The core nationalism which flows as an undercurrent to Hobbes' ideas suggests that in the intercession of law and justice, the state is to be seen as the preeminent entity, overriding the individual or sectarian differences which might promote rebellion against the social contract. Essentially, he uses this construct as a way to justify the rationality in adhering to principles requisite to the social contract, denoting that the state to which one adheres will be a protectorate against those forces which are naturally postured to undermine said state and its claimed entitlements.
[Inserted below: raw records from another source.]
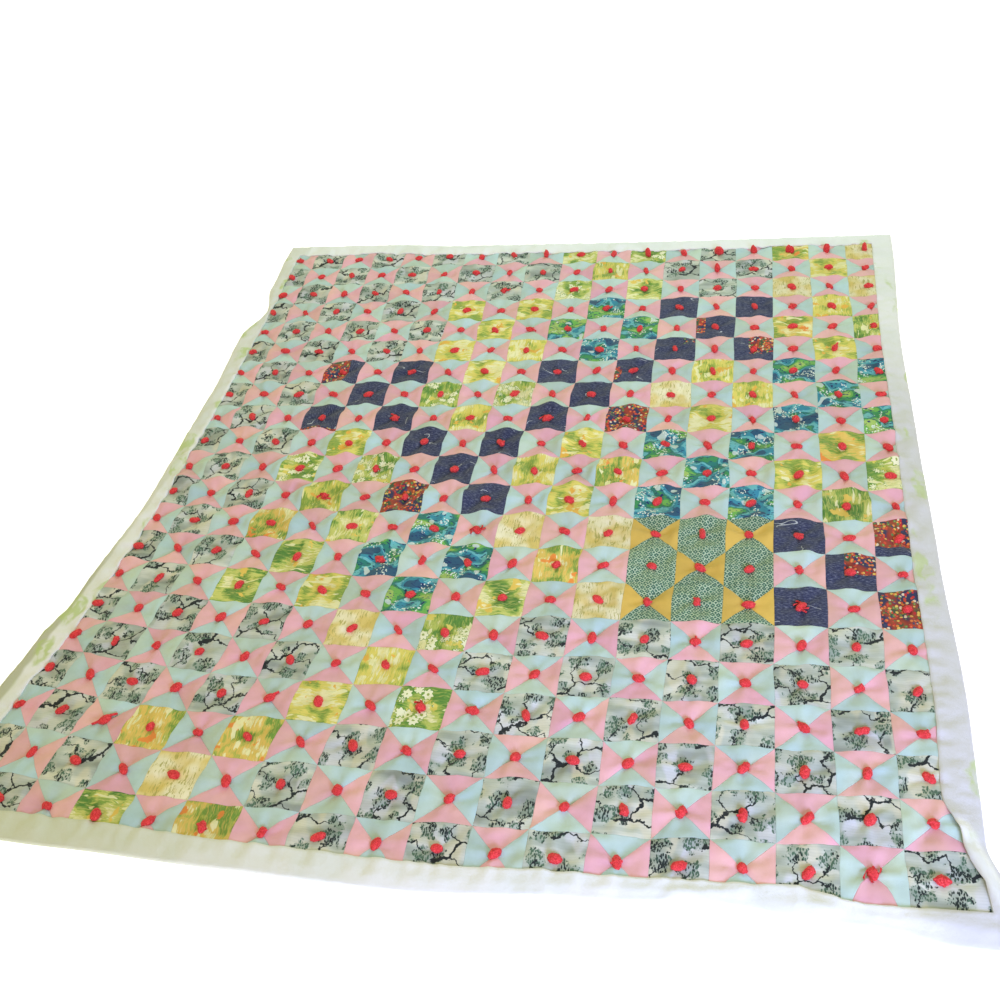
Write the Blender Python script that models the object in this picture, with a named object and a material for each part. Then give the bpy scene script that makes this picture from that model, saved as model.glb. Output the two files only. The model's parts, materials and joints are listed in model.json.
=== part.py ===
"""A hand-tied patchwork quilt lying flat, in metres, +Z up.

Two pieces: the filled panel of 18 by 21 pieced blocks, pulled down by a knot of yarn in the middle of
each block, and the backing sheet under it, whose edge is turned over on to the front all round as a
hem. The quilt's near end is at -Y. Places on it are given in blocks, counted from its near left corner.
"""

from collections import namedtuple
from math import exp, pi, sin

import bmesh
import bpy
from mathutils import Vector, noise

COLUMNS = 18
ROWS = 21
BLOCK = 0.1016

SHEET = 0.0015
GAP = 0.0005
PANEL_UNDER = SHEET + GAP

TIE_HEIGHT = 0.009
CORNER_HEIGHT = 0.015
SEAM_HEIGHT = 0.021
HEM_HEIGHT = 0.014
EDGE_HEIGHT = 0.009
UNEVEN_HEIGHT = 0.0025
UNEVEN_PLAN = 0.045
UNEVEN_PER_BLOCK = 0.9

KNOT_RADIUS = 0.011
KNOT_TOP_SHARE = 0.8
KNOT_RISE = 0.008

SIDE_BULGE = 0.002
SIDE_TUCK = 0.003

HEM_LINE = 0.38
LEAST_HEM_TO_TIE = 0.12

Side = namedtuple("Side", "along fold hem")
Tug = namedtuple("Tug", "across along right away reach_across reach_along")
Fold = namedtuple("Fold", "from_across from_along to_across to_along rise width")

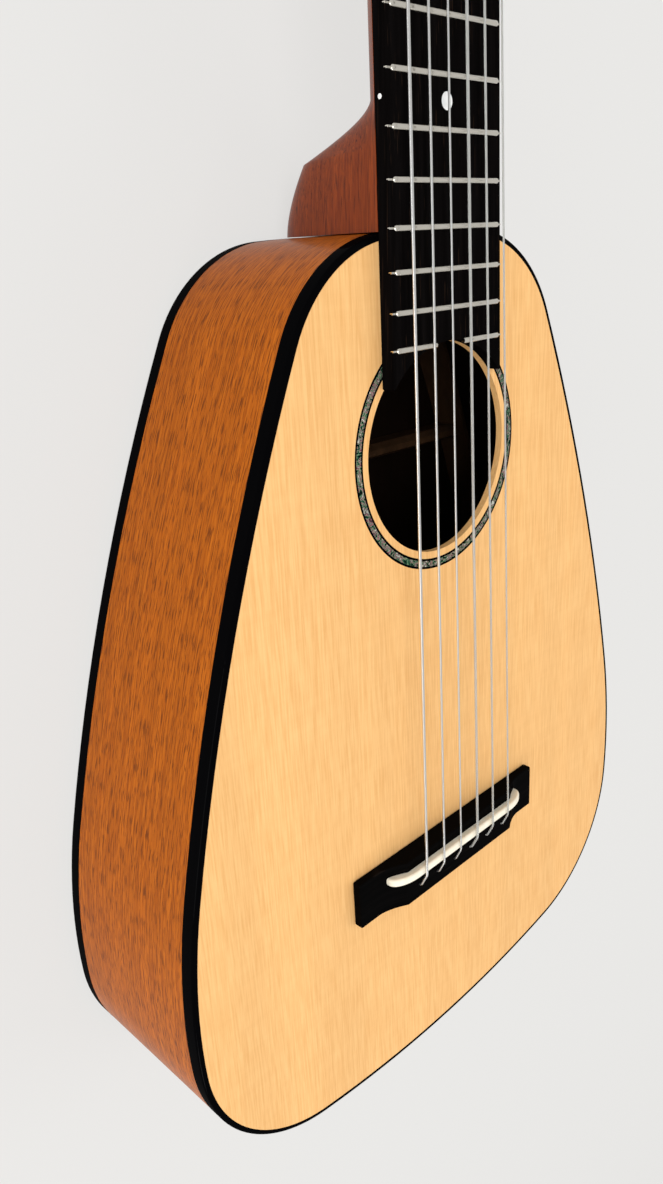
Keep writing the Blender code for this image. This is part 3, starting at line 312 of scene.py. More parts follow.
class Finish:
    """A Principled material with a few node shortcuts."""

    def __init__(
        self, name, colour, rough, metal=0.0, coat=0.0, coat_rough=0.05, specular=0.5, uv=False
    ):
        self.material = bpy.data.materials.new(name)
        self.material.use_nodes = True
        self.nodes = self.material.node_tree.nodes
        self.links = self.material.node_tree.links
        self.shader = self.nodes["Principled BSDF"]
        self.set("Base Color", colour)
        self.set("Roughness", rough)
        self.set("Metallic", metal)
        self.set("Coat Weight", coat)
        self.set("Coat Roughness", coat_rough)
        self.set("Specular IOR Level", specular)
        coords = self.nodes.new("ShaderNodeTexCoord")
        self.coords = coords.outputs["UV" if uv else "Object"]

    def set(self, socket, value):
        self.shader.inputs[socket].default_value = value

    def noise(self, scale, detail=3.0, rough=0.5, distortion=0.0, shift=(0, 0, 0)):
        """Noise with one scale per metre for each axis, or one for all three."""
        even = isinstance(scale, float)
        mapping = self.nodes.new("ShaderNodeMapping")
        mapping.inputs["Scale"].default_value = (1, 1, 1) if even else scale
        mapping.inputs["Location"].default_value = shift
        self.links.new(self.coords, mapping.inputs["Vector"])
        noise = self.nodes.new("ShaderNodeTexNoise")
        noise.inputs["Scale"].default_value = scale if even else 1.0
        noise.inputs["Detail"].default_value = detail
        noise.inputs["Roughness"].default_value = rough
        noise.inputs["Distortion"].default_value = distortion
        self.links.new(mapping.outputs["Vector"], noise.inputs["Vector"])
        return noise.outputs["Fac"]

    def ramp(self, source, stops):
        ramp = self.nodes.new("ShaderNodeValToRGB")
        elements = ramp.color_ramp.elements
        while len(elements) < len(stops):
            elements.new(0.5)
        for element, (place, colour) in zip(elements, stops):
            element.position = place
            element.color = colour
        self.links.new(source, ramp.inputs["Fac"])
        return ramp.outputs["Color"]

    def mix(self, factor, low, high, mode="MIX"):
        mix = self.nodes.new("ShaderNodeMix")
        mix.data_type = "RGBA"
        mix.blend_type = mode
        for socket, value in ((mix.inputs[0], factor), (mix.inputs[6], low), (mix.inputs[7], high)):
            if isinstance(value, bpy.types.NodeSocket):
                self.links.new(value, socket)
            else:
                socket.default_value = value
        return mix.outputs[2]

    def colour(self, source):
        self.links.new(source, self.shader.inputs["Base Color"])

    def roughness(self, source, low, high):
        remap = self.nodes.new("ShaderNodeMapRange")
        remap.inputs["To Min"].default_value = low
        remap.inputs["To Max"].default_value = high
        self.links.new(source, remap.inputs["Value"])
        self.links.new(remap.outputs["Result"], self.shader.inputs["Roughness"])

    def bump(self, source, strength, distance, coat=False):
        bump = self.nodes.new("ShaderNodeBump")
        bump.inputs["Strength"].default_value = strength
        bump.inputs["Distance"].default_value = distance
        self.links.new(source, bump.inputs["Height"])
        self.links.new(bump.outputs["Normal"], self.shader.inputs["Normal"])
        if coat:
            self.links.new(bump.outputs["Normal"], self.shader.inputs["Coat Normal"])


# Share of the noise's range between the two tones, and how bands and pores follow the streaks
TONE_LOW = 0.3
TONE_HIGH = 0.7
BAND_SCALE = 0.12
BAND_SHADE = 0.86
PORE_EDGE = 0.06
PORE_SHIFT = (7, 3, 1)


def wood(
    name, tones, along, across, pore_cut, coat, specular=0.5, uv=False, rough=0.35, fleck=(2.2, 5.0)
):
    """Wood with streaks and short pores. tones are the light, the dark and the pore colour.

    along and across are the streaks' scales per metre, and the grain runs along Y, or along U.
    fleck is how many times finer the pores are, along and across."""
    light, dark, pore = tones
    finish = Finish(name, light, rough, coat=coat, coat_rough=0.04, specular=specular, uv=uv)
    stretch = (along, across, across) if uv else (across, along, across)
    streak = finish.noise(stretch, detail=4.0, rough=0.6, distortion=0.3)
    broad = finish.noise(tuple(BAND_SCALE * s for s in stretch), detail=2.0)
    tone = finish.mix(finish.ramp(streak, ((TONE_LOW, NONE), (TONE_HIGH, FULL))), dark, light)
    bands = finish.ramp(broad, ((TONE_LOW, grey(BAND_SHADE)), (TONE_HIGH, FULL)))
    tone = finish.mix(bands, NONE, tone)
    long, wide = fleck
    finer = (long, wide, wide) if uv else (wide, long, wide)
    fine = tuple(s * k for s, k in zip(stretch, finer))
    pores = finish.noise(fine, detail=2.0, shift=PORE_SHIFT)
    mask = finish.ramp(pores, ((pore_cut, NONE), (pore_cut + PORE_EDGE, FULL)))
    finish.colour(finish.mix(mask, tone, pore))
    finish.bump(streak, strength=0.06, distance=0.00005)
    return finish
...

As he argues, "from that law of nature by which we are obliged to transfer to another such rights as, being retained, hinder the peace of mankind, there followeth a third; which is this: that men perform their covenants made; without which covenants are in vain, and but empty words; and the right of all men to all things remaining, we are still in the condition of war." (Hobbes, XV) this is an idea which carries with it the greatest of rational merits in a perspective which might otherwise be seen as pointedly archaic in the eyes of liberal progressive or socialist philosophers. Namely, the value of the Hobbesian viewed is preserved only be the illustrative proof that a constant state of war does seem to persist in the relationship betwixt states. Thus, the laws and forms of justice promoted domestically, he argues, are of a central necessity to ensuring that one's state has a strong position in such relationships. Of course, with our understanding today of the premise of liberal progressivism, there may well be deduced a close correlation between the biases of materialist authoritarianism and the persistence of war.